B Today we are going to talk about learning by doing.

T Learning by doing?

B Yes, at the British Council our students are encouraged to practise and improve their English by using all of the skills.

T Which means they are always actively involved in the lessons

B Yes, they speak, listen, read and write

T This is because we see language as a tool for communication

B Not simply a list of grammar rules to memorise.

T And what’s the reason for that approach?

B Well, learning by doing is particularly effective because learning a language is a bit like learning to ride a bike or play a musical instrument.

T What do you mean?

B It’s not enough to learn the theory … you have to learn the skills by practising them. Try learning to ride a bike without a bicycle.

T Or learning to speak English without actually speaking

B Yes, a bit like when children start to speak their first language. T They listen, imitate, experiment, even make mistakes

B And as a result they understand the rules instinctively, years before they start to learn them formally.
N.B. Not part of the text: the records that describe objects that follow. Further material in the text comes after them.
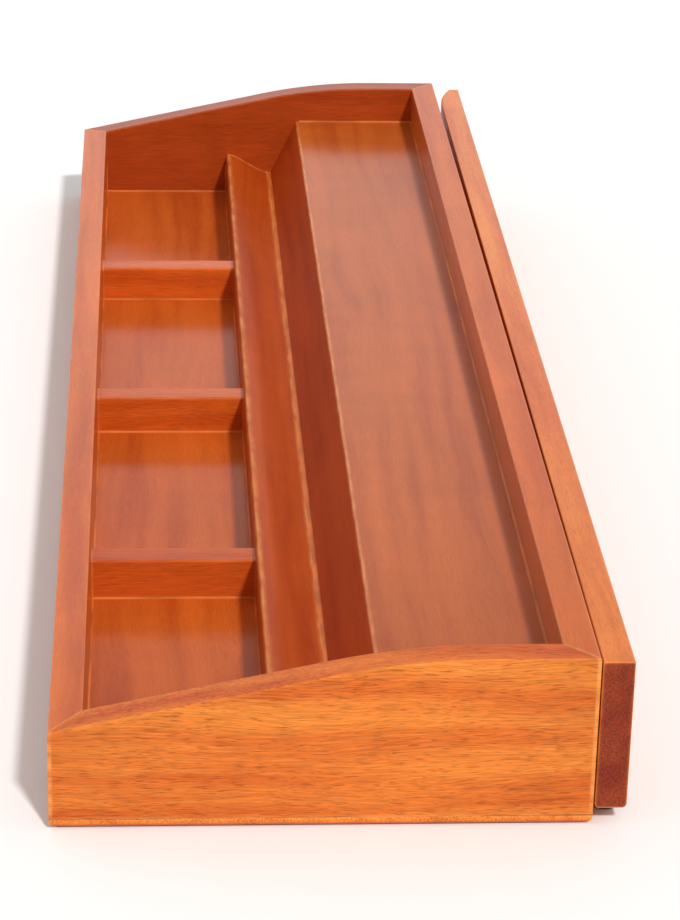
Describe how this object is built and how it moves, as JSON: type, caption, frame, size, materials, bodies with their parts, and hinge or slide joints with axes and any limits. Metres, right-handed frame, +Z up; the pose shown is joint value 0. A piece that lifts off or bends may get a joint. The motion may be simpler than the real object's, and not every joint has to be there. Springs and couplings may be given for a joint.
{
  "type": "tabletop tile rack with swinging pusher arm",
  "caption": "Long low wooden rack with front compartments, a sloping tile groove, a flat shelf and a swinging pusher arm along its high side.",
  "frame": {"origin": "bottom centre of the whole rack, arm included, on the table", "axes": "+X along the rack away from the arm's pivot, +Y from the player's low side towards the high side and the arm, +Z up"},
  "size_m": [0.457, 0.1342, 0.0432],
  "materials": {
    "stained_acacia": "reddish-brown stain under satin lacquer",
    "brown_rubber": "matt moulded",
    "brass": "turned",
    "nylon": "moulded, natural",
    "steel": "zinc plated"
  },
  "bodies": {
    "rack": {"base_board": "stained_acacia", "front_rail": "stained_acacia", "back_rail": "stained_acacia", "left_end_panel": "stained_acacia", "right_end_panel": "stained_acacia", "divider_1": "stained_acacia", "divider_2": "stained_acacia", "divider_3": "stained_acacia", "ledge_block": "stained_acacia", "backrest_board": "stained_acacia", "shelf_board": "stained_acacia", "shelf_cleat": "stained_acacia", "pivot_plate": "steel", "plate_screw_1": "steel", "plate_screw_2": "steel", "plate_screw_3": "steel"},
    "pusher": {"pusher_arm": "stained_acacia", "arm_glide": "brown_rubber", "pivot_insert": "brass", "pivot_washer": "nylon", "pivot_screw": "steel"}
  },
  "joints": [
    {"name": "pusher_pivot", "type": "hinge", "parent": "rack", "child": "pusher", "pos_m": [-0.2155, 0.06338, 0.004], "axis": [0, 0, 1], "range_deg": [0, 38]}
  ]
}
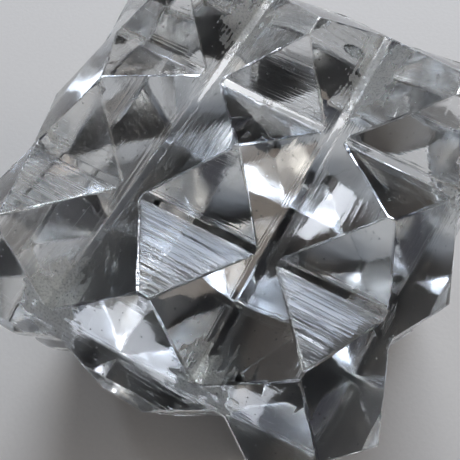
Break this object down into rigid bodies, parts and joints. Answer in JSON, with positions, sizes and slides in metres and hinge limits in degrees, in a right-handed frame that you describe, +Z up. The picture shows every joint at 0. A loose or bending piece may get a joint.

T Exactly, their development always depends on using the language.

B And students at the British Council are always given the chance to use their language skills

T Even beginners?

B Yes…From the start, all of our students use English as a way of learning the language, because all our lessons are taught in English.The teacher obviously modifies their language for the students’ level and lessons are based on communicating meaning rather than isolated grammar points.

T And the structure of the lessons means that students are frequently given the chance to do real life tasks in English. This allows them not only to practise their English, but also to reflect on their progress and ask for advice from their teacher.

B So learning English is not so much what you know, but how you use it.